Enos, al fin, ante un fragmento con pretensiones litera­rias escrito en migaña. Está sacado de un poemilla que se publicó a finales de 1979 en la revista "Mill-Marcos" y que dice así:

Un lucera con amayas de juanrojo
del Guilache de limes acurvaron,
trinidad de tarines de rodajos
y a mochales de manfuros se dicaron.
Por galianas de arribudo navegaron
grajeando y apechando tutos vales,
y al dicar los manfuros se espicazaron
cirigalla en los quilos a mochales.
Tutos vales los rodajos acurvaron,
pues la oreta ploraba mú gallarda,
unas mitas de encalcetao jugaron
con las manceras sin acurvar gerarda.

Toco un acontecimiento, como puede verse, con profunda raíz en el pasado que enaltece a personas y a lugares muy concretos de la tierra de Guadalajara, al tiempo que contribu­ye a enrique­cer no poco el archivo cultural de las cosas olvidadas, de lo que ya no sirve, de lo que se marchó como siempre sin posibilidad alguna de volver a ocupar un sitio en donde antes lo tuvo; pero dejando como poso, bien alto, el pabellón de nuestro ingenio popular.

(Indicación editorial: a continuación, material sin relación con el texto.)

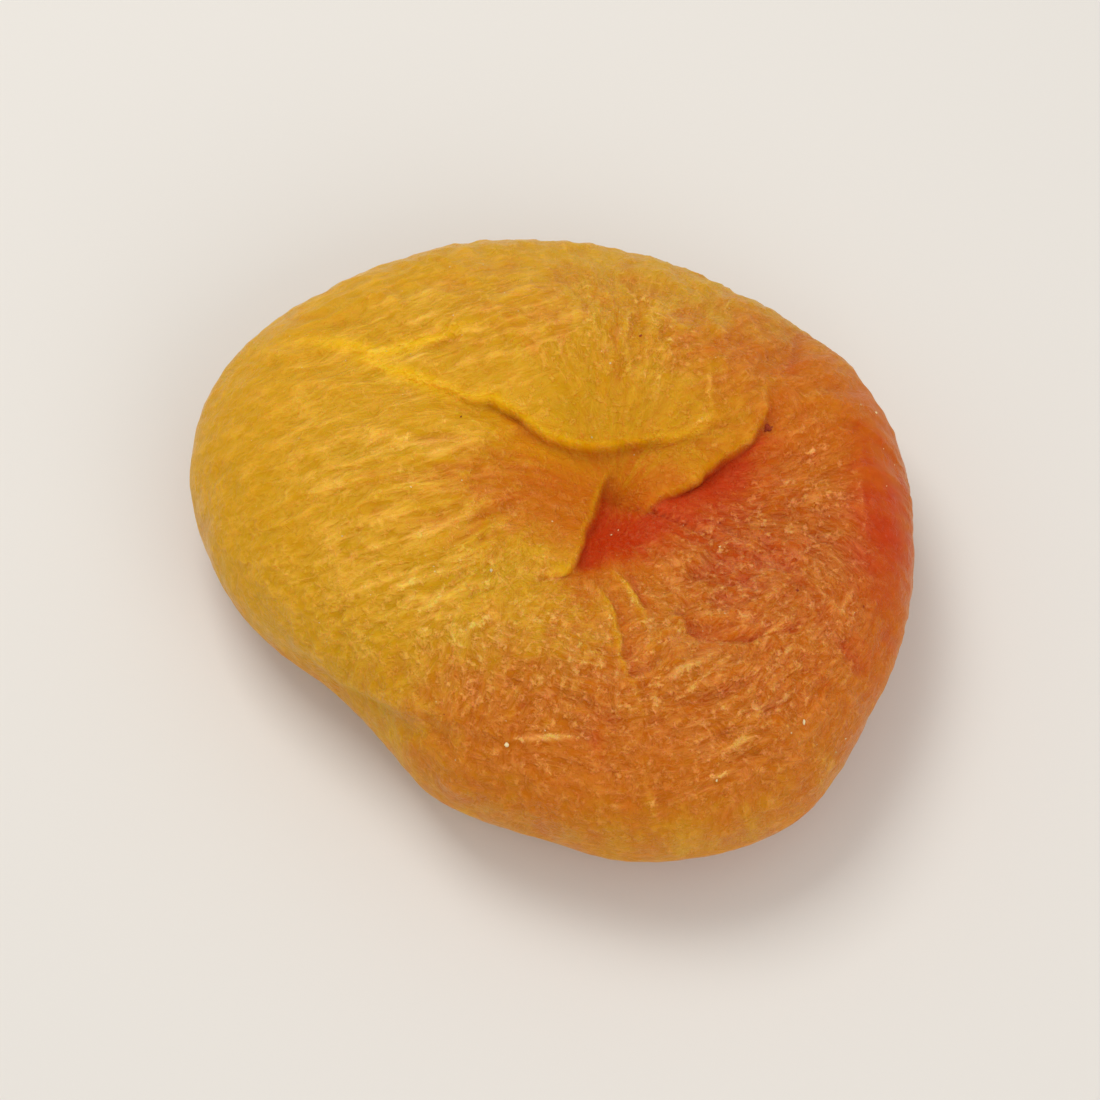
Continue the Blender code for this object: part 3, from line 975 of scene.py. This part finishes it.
class Nodes:
    """Short ways to build a material's or a group's nodes."""

    def __init__(self, tree):
        self.tree = tree

    def add(self, kind, inputs=None, **settings):
        """A node with its settings and inputs. An input is a value or another node's output."""
        made = self.tree.nodes.new(kind)
        for name, value in settings.items():
            setattr(made, name, value)
        for key, value in (inputs or {}).items():
            if isinstance(value, bpy.types.NodeSocket):
                self.tree.links.new(value, made.inputs[key])
            else:
                made.inputs[key].default_value = value
        return made

    def math(self, operation, first, second=0.0, clamp=False):
        """The output of a Math node."""
        made = self.add("ShaderNodeMath", {0: first, 1: second}, operation=operation, use_clamp=clamp)
        return made.outputs[0]

    def vector(self, operation, first, second=(0.0, 0.0, 0.0), **more):
        """The output of a Vector Math node."""
        made = self.add("ShaderNodeVectorMath", {0: first, 1: second, **more}, operation=operation)
        return made.outputs[0]

    def mix(self, share, first, second, blend="MIX"):
        """The output of a colour Mix node."""
        made = self.add("ShaderNodeMix", {0: share, 6: first, 7: second}, data_type="RGBA", blend_type=blend)
        return made.outputs[2]

    def between(self, value, low, high, to_low=0.0, to_high=1.0):
        """The value's place between low and high, clamped, as a number from to_low to to_high."""
        inputs = {0: value, 1: low, 2: high, 3: to_low, 4: to_high}
        return self.add("ShaderNodeMapRange", inputs, interpolation_type="SMOOTHSTEP").outputs[0]

    def attribute(self, name, output="Fac"):
        """A number kept on the mesh, or a vector with the output of that name."""
        return self.add("ShaderNodeAttribute", attribute_name=name).outputs[output]

    def noise(self, where, scale, detail=3.0, roughness=0.55, distortion=0.0):
        """Noise from 0 to 1."""
        inputs = {
            "Vector": where,
            "Scale": scale,
            "Detail": detail,
            "Roughness": roughness,
            "Distortion": distortion,
        }
        return self.add("ShaderNodeTexNoise", inputs).outputs[0]


def opaque(colour):
    """The colour with an alpha of 1."""
    return (*colour, 1.0)


def ridge_group():
    """A node group of fine ridges: the crests of a wandering noise, from 0 between them to 1."""
    group = bpy.data.node_groups.new("Ridges", "ShaderNodeTree")
    group.interface.new_socket("Vector", in_out="INPUT", socket_type="NodeSocketVector")
    for name, value in (("Scale", 1.0), ("Sharpness", 10.0)):
        group.interface.new_socket(name, in_out="INPUT", socket_type="NodeSocketFloat").default_value = value
    group.interface.new_socket("Ridge", in_out="OUTPUT", socket_type="NodeSocketFloat")
    nodes = Nodes(group)
    start = nodes.add("NodeGroupInput")
    where, scale = start.outputs["Vector"], start.outputs["Scale"]
    wave = nodes.noise(where, scale, roughness=0.6, distortion=0.5)
    away = nodes.math("ABSOLUTE", nodes.math("SUBTRACT", wave, 0.5))
    steep = nodes.math("MULTIPLY", away, start.outputs["Sharpness"])
    ridge = nodes.math("SUBTRACT", 1.0, steep, clamp=True)
    end = nodes.add("NodeGroupOutput")
    group.links.new(ridge, end.inputs["Ridge"])
    return group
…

La migaña o mingaña es una página nada despreciable de lo que en su propio ambiente -no se olvide que hasta el paisaje contribuye de manera activa en el porqué de las cosas- se ha querido recoger, recordando como en el canto del cisne, el último latido en la propia voz de alguno de sus protagonistas.
Bueno sería que, en un trabajo profundo acerca de esta curiosidad lingüística, y antes que sea demasiado tarde, alguien a quien le fuere factible, dedicase un tiempo a orga­nizar los muchos residuos que todavía quedan de la migaña, de una manera metódica y eficiente, completa y asequible, con el fin de no dejar perder otro más de nuestros grandes valores, de lo que tendríamos que dar cuenta a quienes en el tiempo nos sucedan.